Nevertheless, Swalwell continues to pen op-eds calling for $15 million gun buybacks, banning “military-style semiautomatic assault weapons,” and jailing people who resist giving up their weapons. At the height of his passion, he has even threatened to nuke his own gun-owning constituents should they not surrender their firearms to the government.

Even if Swalwell were to adjust his unpopular campaign platform, as a straight, white, cisgender, male, his intersectionality score is working against him in the diverse Democratic field. His solution? Not to step aside and make room for a woman president, but to vow to select a woman as his vice president.

Perhaps the biggest hurdle Swalwell’s campaign faces is not what he is — a white man who hates guns and Russia — but what he isn’t. Swalwell is not a business owner, a veteran, a community organizer, or anything remotely interesting. He is essentially a professional politician who smoothly transitioned from college frat boy interning on Capitol Hill to running for city council and eventually the U.S. House of Representatives.

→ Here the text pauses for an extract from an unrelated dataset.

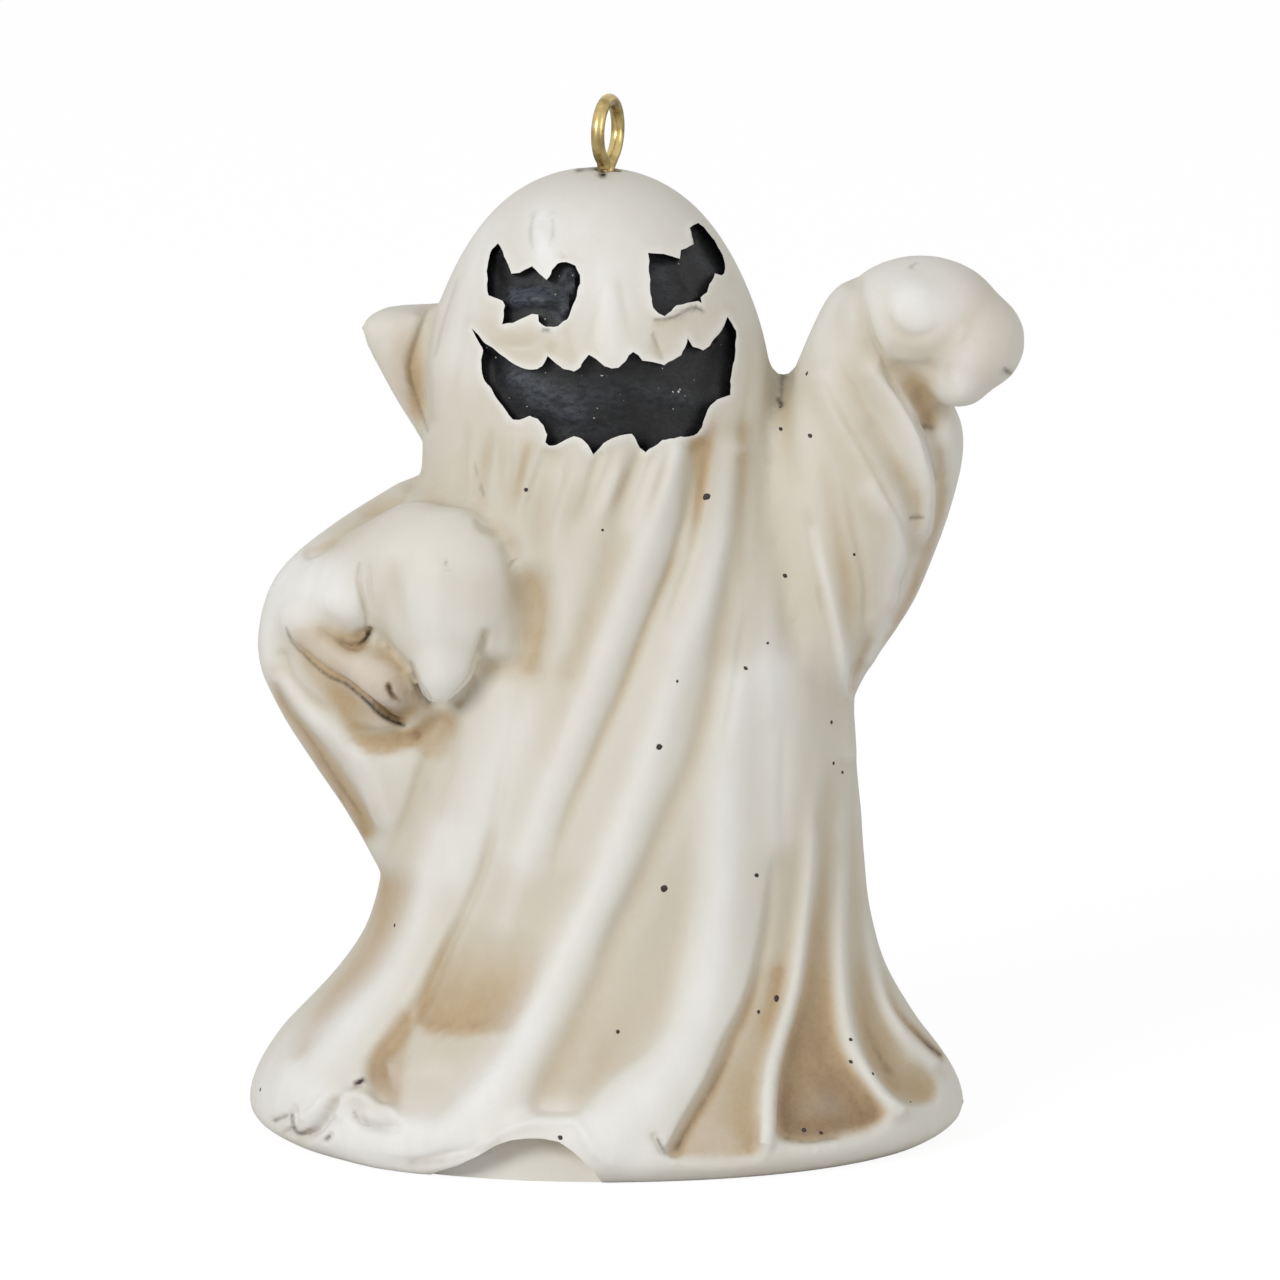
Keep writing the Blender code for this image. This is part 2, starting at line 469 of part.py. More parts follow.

In an attempt to find something interesting about his background, a campaign video exhausts the fact that his parents are both Republicans. After his official candidacy announcement, Swalwell was widely mocked for his bland slogan, “Let’s go big, be bold, and do good!” Even Democratic strategist Donna Brazile noted his milquetoast presence.

Unfortunately for Swalwell, he might just be the perfect cocktail of things that don’t poll well: Russia-gate, gun-grabbing, and boring.